Exercise:
Which lines contain the string "FreeCAD"? Please list every one of them.

○ ○ ○ ○

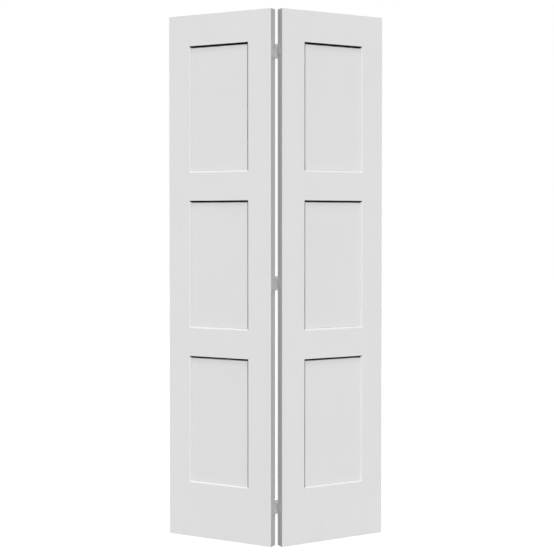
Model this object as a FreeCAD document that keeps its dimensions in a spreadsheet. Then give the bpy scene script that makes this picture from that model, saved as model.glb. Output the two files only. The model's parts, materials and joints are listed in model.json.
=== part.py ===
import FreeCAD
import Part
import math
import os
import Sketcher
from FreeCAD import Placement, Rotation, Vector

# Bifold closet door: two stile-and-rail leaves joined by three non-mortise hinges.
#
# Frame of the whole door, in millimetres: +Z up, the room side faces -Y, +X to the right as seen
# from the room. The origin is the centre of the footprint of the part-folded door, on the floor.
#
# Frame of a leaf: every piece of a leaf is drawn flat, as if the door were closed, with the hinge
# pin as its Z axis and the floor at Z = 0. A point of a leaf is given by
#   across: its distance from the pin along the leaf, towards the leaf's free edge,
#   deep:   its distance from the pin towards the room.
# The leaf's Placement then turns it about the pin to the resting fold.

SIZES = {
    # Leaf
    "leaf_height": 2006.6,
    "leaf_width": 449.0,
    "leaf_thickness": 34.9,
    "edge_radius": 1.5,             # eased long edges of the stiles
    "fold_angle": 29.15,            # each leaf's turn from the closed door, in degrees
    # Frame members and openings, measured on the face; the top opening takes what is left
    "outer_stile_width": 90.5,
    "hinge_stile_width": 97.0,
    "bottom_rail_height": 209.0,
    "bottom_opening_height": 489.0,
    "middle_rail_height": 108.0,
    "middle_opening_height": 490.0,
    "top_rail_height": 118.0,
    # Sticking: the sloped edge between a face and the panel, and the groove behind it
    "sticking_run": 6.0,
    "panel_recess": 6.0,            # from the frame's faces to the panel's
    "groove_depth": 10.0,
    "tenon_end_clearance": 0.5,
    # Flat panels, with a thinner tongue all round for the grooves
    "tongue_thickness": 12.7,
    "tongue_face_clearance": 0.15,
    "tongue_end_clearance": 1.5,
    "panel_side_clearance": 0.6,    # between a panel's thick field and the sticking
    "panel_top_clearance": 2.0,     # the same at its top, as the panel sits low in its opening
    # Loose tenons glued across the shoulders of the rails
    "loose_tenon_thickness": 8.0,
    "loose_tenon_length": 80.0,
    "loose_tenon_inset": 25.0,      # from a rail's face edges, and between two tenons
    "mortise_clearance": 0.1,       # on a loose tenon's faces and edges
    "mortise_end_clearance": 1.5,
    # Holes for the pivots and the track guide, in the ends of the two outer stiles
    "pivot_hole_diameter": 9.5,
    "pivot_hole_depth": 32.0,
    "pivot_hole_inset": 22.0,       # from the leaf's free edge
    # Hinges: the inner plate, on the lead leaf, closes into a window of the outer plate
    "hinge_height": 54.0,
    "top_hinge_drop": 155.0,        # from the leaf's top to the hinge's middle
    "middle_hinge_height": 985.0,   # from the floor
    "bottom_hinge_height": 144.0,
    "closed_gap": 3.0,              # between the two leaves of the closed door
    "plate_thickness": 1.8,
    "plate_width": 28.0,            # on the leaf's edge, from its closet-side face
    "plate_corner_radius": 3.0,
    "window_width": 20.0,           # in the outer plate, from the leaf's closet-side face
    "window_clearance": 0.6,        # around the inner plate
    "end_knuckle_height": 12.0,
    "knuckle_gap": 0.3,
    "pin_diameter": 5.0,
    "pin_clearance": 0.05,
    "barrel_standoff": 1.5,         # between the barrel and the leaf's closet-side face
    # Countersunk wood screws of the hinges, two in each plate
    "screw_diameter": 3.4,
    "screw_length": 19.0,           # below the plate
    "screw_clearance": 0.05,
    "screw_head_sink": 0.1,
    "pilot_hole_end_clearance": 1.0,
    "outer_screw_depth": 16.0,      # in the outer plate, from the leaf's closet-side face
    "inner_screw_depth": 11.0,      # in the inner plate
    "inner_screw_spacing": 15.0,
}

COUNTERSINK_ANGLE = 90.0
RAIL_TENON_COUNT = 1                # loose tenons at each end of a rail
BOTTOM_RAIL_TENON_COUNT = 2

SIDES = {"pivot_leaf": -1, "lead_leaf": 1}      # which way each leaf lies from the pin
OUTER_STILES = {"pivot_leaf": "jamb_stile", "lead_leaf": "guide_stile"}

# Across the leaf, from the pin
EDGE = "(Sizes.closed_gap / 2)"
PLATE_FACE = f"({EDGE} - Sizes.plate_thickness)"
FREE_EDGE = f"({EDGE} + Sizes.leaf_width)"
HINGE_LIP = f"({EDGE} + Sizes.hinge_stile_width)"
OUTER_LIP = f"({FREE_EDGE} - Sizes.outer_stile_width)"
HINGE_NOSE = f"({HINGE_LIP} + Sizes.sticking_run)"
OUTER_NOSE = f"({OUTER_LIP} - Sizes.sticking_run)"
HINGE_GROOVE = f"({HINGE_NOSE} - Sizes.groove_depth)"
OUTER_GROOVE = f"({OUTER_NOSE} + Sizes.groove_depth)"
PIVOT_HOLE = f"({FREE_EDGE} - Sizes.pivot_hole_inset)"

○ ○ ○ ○

The output:
Model this object as a FreeCAD document that keeps its dimensions in a spreadsheet. Then give the bpy scene script that makes this picture from that model, saved as model.glb. Output the two files only. The model's parts, materials and joints are listed in model.json.
import FreeCAD
from FreeCAD import Placement, Rotation, Vector